Credit: GETTY

The immune system can eliminate immunogenic tumour cells, but such immune reactivity may lead to the somatic evolution of tumours so that they are no longer recognized by the immune system. This process is known as cancer immunoediting, but the tumour antigens and immune mechanisms that underlie this remain poorly understood. Two new studies show that immunoediting can be triggered by strongly immunogenic tumour antigens and that CD8+ T cell-mediated clearance of antigenic tumour cells is involved.

these studies emphasize the importance of key, dominant antigens in cancer immunoediting

The studies used different approaches to dissect the details of immunoediting. Tyler Jacks and colleagues used a mouse model of sarcoma in which tumorigenesis was driven by Cre recombinase-triggered activation of the KrasG12D oncogene and inactivation of the Trp53 tumour suppressor gene. The authors monitored the incidence and progression of sarcomas both in wild-type mice and in immunocompromised Rag2−/− mice. To understand the contribution of antigens that induce a strong T cell response, they induced tumorigenesis using either a lentivirus that only expressed Cre (Lenti-x) or a lentivirus that expressed Cre and three immunogenic peptides (Lenti-LucOS). Fewer tumours were established in wild-type mice that were injected with Lenti-LucOS than in wild-type mice injected with Lenti-x. T cells specific for the immunogenic peptides could be isolated from the Lenti-LucOS-injected mice and, using antibody-mediated depletion of T cells, the authors showed that T cells promoted the increased tumour elimination in these mice. By contrast, almost all Rag2−/− mice that were injected with either Lenti-LucOS or Lenti-x developed similar tumour burdens.

Next, the authors examined tumour evolution by transplanting tumours from wild-type or Rag2−/− mice into naive wild-type recipients. Whereas Lenti-LucOS-induced sarcomas from Rag2−/− mice were rejected after transplantation, Lenti-LucOS sarcomas that developed in wild-type mice were not rejected. This indicates that immunoediting selects for tumour cells that no longer provoke a T cell response. Consistent with this, Lenti-LucOS-induced tumours that had developed in or were transplanted through immunocompetent mice lost expression or presentation of the immunogenic peptides.

Robert Schreiber and colleagues investigated which tumour-intrinsic antigens trigger immunoediting in a methylcholanthrene-induced mouse model of sarcoma. From an 'unedited' tumour that had developed in a Rag2−/− host, the authors generated immunoedited escape variants by transplanting the tumour through wild-type mice. They further subcloned the unedited tumour into highly immunogenic clones that were rejected when transplanted into wild-type mice and into less-immunogenic clones that survived transplantation.
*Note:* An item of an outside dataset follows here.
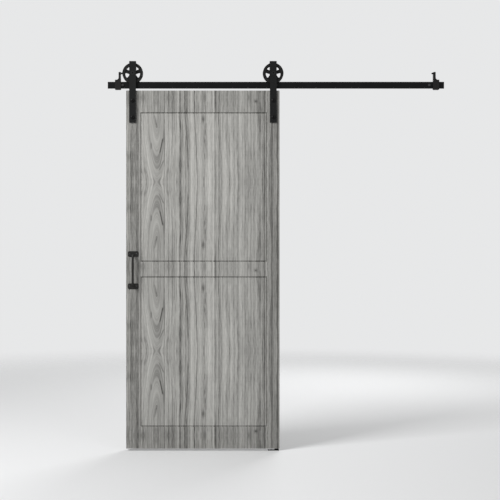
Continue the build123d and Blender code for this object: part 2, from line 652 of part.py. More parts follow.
def stop_bumper(face, out):
    """Rubber nose that meets both wheel flanges, on a stem pressed into the stop."""
    root = Plane((face, MID_Y, AXLE_Z), x_dir=(0, 1, 0), z_dir=(-out, 0, 0))
    wide = 2 * (RIM_HALF - BUMPER_INSIDE_RIM)
    nose = loft([
        root * RectangleRounded(wide, BUMPER_H, BUMPER_ROUND),
        root.offset(BUMPER_REACH) * RectangleRounded(
            wide - BUMPER_TAPER, BUMPER_H - 2 * BUMPER_TAPER, BUMPER_ROUND
        ),
    ])
    stem = Rot(0, 90, 0) * Cylinder(BUMPER_STEM_R, BUMPER_STEM_L)
    return nose + Pos(face + out * BUMPER_STEM_L / 2, MID_Y, AXLE_Z) * stem


def set_screw(face, out, a):
    """Socket set screw that bears on the rail from below."""
    x = face + out * a
    z0 = -RAIL_H / 2 - STOP_LIP + SET_SCREW_SUNK
    pin = post(SET_SCREW_R, x, MID_Y, z0, -RAIL_H / 2)
    return pin - Pos(x, MID_Y, z0) * hex_prism(SET_SOCKET_AF, SET_SOCKET_D)


def floor_guide():
    """T guide screwed to the floor; its fin stands in the slot of the door."""
    base = block(
        GUIDE_LEFT, GUIDE_RIGHT, DOOR_MID_Y - GUIDE_BASE_W / 2, DOOR_MID_Y + GUIDE_BASE_W / 2,
        FLOOR_Z, GUIDE_BASE_Z,
    )
    base = fillet(base.edges().filter_by(Axis.Z), GUIDE_BASE_R)
    fin = block(
        GUIDE_FIN_X - GUIDE_FIN_L / 2, GUIDE_FIN_X + GUIDE_FIN_L / 2,
        DOOR_MID_Y - GUIDE_FIN_T / 2, DOOR_MID_Y + GUIDE_FIN_T / 2,
        FLOOR_Z, DOOR_BOTTOM + GUIDE_IN_SLOT,
    )
    fin = fillet(fin.edges().filter_by(Axis.Z), GUIDE_FIN_ROUND)
    guide = base + chamfer(fin.faces().sort_by(Axis.Z)[-1].edges(), GUIDE_FIN_CHAMFER)
    hole = GUIDE_SCREW_R + GUIDE_SCREW_CLEAR
    depth = GUIDE_SCREW_HEAD_R - GUIDE_SCREW_R
    for x in GUIDE_SCREW_XS:
        guide -= post(hole, x, DOOR_MID_Y, FLOOR_Z - OVERCUT, GUIDE_BASE_Z + OVERCUT)
        sink = Cone(hole, hole + depth, depth)
        guide -= Pos(x, DOOR_MID_Y, GUIDE_BASE_Z - depth / 2) * sink
    return guide


def guide_screw(x):
    """Flush countersunk screw down into the floor."""
    depth = GUIDE_SCREW_HEAD_R - GUIDE_SCREW_R
    end = GUIDE_BASE_Z - GUIDE_SCREW_L
    head = Pos(x, DOOR_MID_Y, GUIDE_BASE_Z - depth / 2) * Cone(GUIDE_SCREW_R, GUIDE_SCREW_HEAD_R, depth)
    shank = post(GUIDE_SCREW_R, x, DOOR_MID_Y, FLOOR_Z, GUIDE_BASE_Z - depth / 2)
    thread = post(GUIDE_THREAD_R, x, DOOR_MID_Y, end + SCREW_POINT_L, FLOOR_Z)
    tip = Cone(GUIDE_SCREW_R / 8, GUIDE_THREAD_R, SCREW_POINT_L)
    screw = head + shank + thread + Pos(x, DOOR_MID_Y, end + SCREW_POINT_L / 2) * tip
    return screw - Pos(x, DOOR_MID_Y, GUIDE_BASE_Z) * cross_recess(CROSS_L, CROSS_W, CROSS_W)


def save(name, *shapes):
    shape = shapes[0] if len(shapes) == 1 else Compound(children=list(shapes))
    export_step(shape, "parts/" + name + ".step")


save("track_rail", track_rail())
for name, x in zip(("left", "middle", "right"), FIXING_XS):
    save("standoff_" + name, standoff(x))
save("lag_washers", *[lag_washer(x) for x in FIXING_XS])
save("lag_screws", *[lag_screw(x) for x in FIXING_XS])

STOPS = (("left", STOP_FACE_LEFT, -1), ("right", STOP_FACE_RIGHT, 1))
for name, face, out in STOPS:
    save("stop_body_" + name, stop_body(face, out))
    save("stop_bumper_" + name, stop_bumper(face, out))
save("stop_set_screws", *[set_screw(face, out, a) for _, face, out in STOPS for a in SET_SCREW_AT])

save("floor_guide", floor_guide())
save("floor_guide_screws", *[guide_screw(x) for x in GUIDE_SCREW_XS])

save("door_slab", door_slab())
save("handle", handle())
save("handle_screws", *[handle_screw(x, z) for x in HANDLE_SCREW_XS for z in HANDLE_PLATE_ZS])
save("strap_bolts", *[strap_bolt(x, z) for x in HANGER_XS for z in BOLT_ZS])
save("strap_nuts", *[strap_nut(x, z) for x in HANGER_XS for z in BOLT_ZS])
save("axle_bolts", *[axle_bolt(x) for x in HANGER_XS])
save("axle_nuts", *[axle_nut(x) for x in HANGER_XS])
for name, x in zip(("left", "right"), HANGER_XS):
    front_spacer = axle_spacer(x, DOOR_FRONT, MID_Y - BEARING_W / 2)
    rear_spacer = axle_spacer(x, MID_Y + BEARING_W / 2, REAR_LEG)
    save("hanger_strap_" + name, hanger_strap(x))
    save("axle_spacers_" + name, front_spacer, rear_spacer)
    save("bearing_inner_" + name, ring_with_track(INNER_RING_R, AXLE_R + AXLE_FIT, x))
    save("bearing_outer_" + name, ring_with_track(BEARING_R, OUTER_RING_BORE, x))
    save("bearing_balls_" + name, *bearing_balls(x))
    save("bearing_cage_" + name, bearing_cage(x))
    save("bearing_shields_" + name, bearing_shield(x, -1), bearing_shield(x, 1))
    save("circlip_" + name, circlip(x))
    save("wheel_" + name, wheel(x))
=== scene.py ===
import math

import bpy
import numpy as np
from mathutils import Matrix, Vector


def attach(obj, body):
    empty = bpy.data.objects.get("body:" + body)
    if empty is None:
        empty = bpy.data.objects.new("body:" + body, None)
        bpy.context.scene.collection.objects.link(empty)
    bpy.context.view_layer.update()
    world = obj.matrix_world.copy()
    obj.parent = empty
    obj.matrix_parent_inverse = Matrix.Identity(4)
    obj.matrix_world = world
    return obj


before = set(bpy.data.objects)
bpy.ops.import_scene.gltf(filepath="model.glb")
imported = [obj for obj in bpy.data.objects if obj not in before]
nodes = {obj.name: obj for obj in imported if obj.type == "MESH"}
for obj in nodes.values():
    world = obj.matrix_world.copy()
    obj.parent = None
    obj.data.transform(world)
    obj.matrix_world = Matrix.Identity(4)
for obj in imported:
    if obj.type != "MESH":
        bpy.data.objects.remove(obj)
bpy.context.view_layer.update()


# The place the door stands in: a plain pale floor at the foot of the leaf and a soft even studio.
# The lens looks squarely at the middle of the leaf from 5.6 m and is shifted to take in the rail.

DOOR_FACE_Y = -0.0475
VIEW_X = -0.45
VIEW_Z = -1.07
VIEW_DISTANCE = 5.602
LENS_MM = 67.7
SENSOR_MM = 36
LENS_SHIFT = (0.0990, 0.0289)
PALE = (0.80, 0.805, 0.81)
FLOOR_Z = -2.1795
FLOOR_RADIUS = 9.0
FLOOR_FADE = (2.9, 7.5)

camera = bpy.data.objects.new("camera", bpy.data.cameras.new("camera"))
camera.location = (VIEW_X, DOOR_FACE_Y - VIEW_DISTANCE, VIEW_Z)
camera.rotation_euler = (math.radians(90), 0, 0)
camera.data.lens = LENS_MM
camera.data.sensor_width = SENSOR_MM
camera.data.shift_x, camera.data.shift_y = LENS_SHIFT
bpy.context.collection.objects.link(camera)
bpy.context.scene.camera = camera
bpy.context.scene.view_settings.view_transform = "Standard"


def soft_lamp(name, place, towards, side, watts):
    """A square softbox that looks from its place at a point."""
    lamp = bpy.data.objects.new(name, bpy.data.lights.new(name, "AREA"))
    lamp.data.shape = "SQUARE"
    lamp.data.size = side
    lamp.data.energy = watts
    lamp.location = place
    lamp.rotation_euler = (Vector(towards) - Vector(place)).to_track_quat("-Z", "Y").to_euler()
    bpy.context.collection.objects.link(lamp)


soft_lamp("key_lamp", (-3.7, -2.6, 2.3), (-0.3, 0, -0.9), side=1.9, watts=225)
soft_lamp("fill_lamp", (2.6, -4.4, 0.2), (-0.2, 0, -1.0), side=2.4, watts=26)
soft_lamp("back_lamp", (1.4, 4.2, 1.0), (-0.3, 0, -1.0), side=2.4, watts=110)


def plain_world():
    """Pale to the camera and in reflections, and a weaker even light on everything else."""
    world = bpy.data.worlds.new("studio")
    bpy.context.scene.world = world
    world.use_nodes = True
    tree = world.node_tree
    lit = tree.nodes["Background"]
    lit.inputs["Color"].default_value = (1, 1, 1, 1)
    lit.inputs["Strength"].default_value = 0.35
    seen = tree.nodes.new("ShaderNodeBackground")
    seen.inputs["Color"].default_value = (*PALE, 1)
    rays = tree.nodes.new("ShaderNodeLightPath")
    seeing = rays.outputs["Is Camera Ray"]
    for ray in ("Is Glossy Ray", "Is Transmission Ray"):
        either = tree.nodes.new("ShaderNodeMath")
        either.operation = "MAXIMUM"
        tree.links.new(seeing, either.inputs[0])
        tree.links.new(rays.outputs[ray], either.inputs[1])
        seeing = either.outputs[0]
    mix = tree.nodes.new("ShaderNodeMixShader")
    tree.links.new(seeing, mix.inputs["Fac"])
    tree.links.new(lit.outputs[0], mix.inputs[1])
    tree.links.new(seen.outputs[0], mix.inputs[2])
    tree.links.new(mix.outputs[0], tree.nodes["World Output"].inputs["Surface"])


plain_world()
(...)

Reasoning that tumour-specific mutant proteins (neoantigens) might be the key immunogenic antigens, the authors used high-throughput cDNA sequencing to identify candidate neoantigens. They then used computational algorithms to focus on those neoantigens that were most likely to be presented to CD8+ T cells. Expression of only 1% of putative neoantigens was lost by tumour cells following immunoediting, and one of these putative neoantigens was an R913L mutant of spectrin-β2. As evidence for its functional relevance, R913L-peptide-specific CD8+ T cells were found in wild-type mice that were transplanted with unedited tumour cells but not in wild-type mice transplanted with immunoedited tumour cells. Could this antigen alone be sufficient to trigger an antitumour immune response? In wild-type mice, but not in Rag2−/− recipients, forced expression of the R913L peptide caused the rejection of immunoedited tumours. Moreover, wild-type mice transplanted with mixed tumour cell populations became selectively depleted of R913L-peptide-expressing tumour cells.

It is noteworthy that both of these studies emphasize the importance of key, dominant antigens in cancer immunoediting. It will be interesting to see which antigens are most relevant in tumours of other tissue types, as well as in humans. Importantly, such knowledge could inform immunotherapy strategies.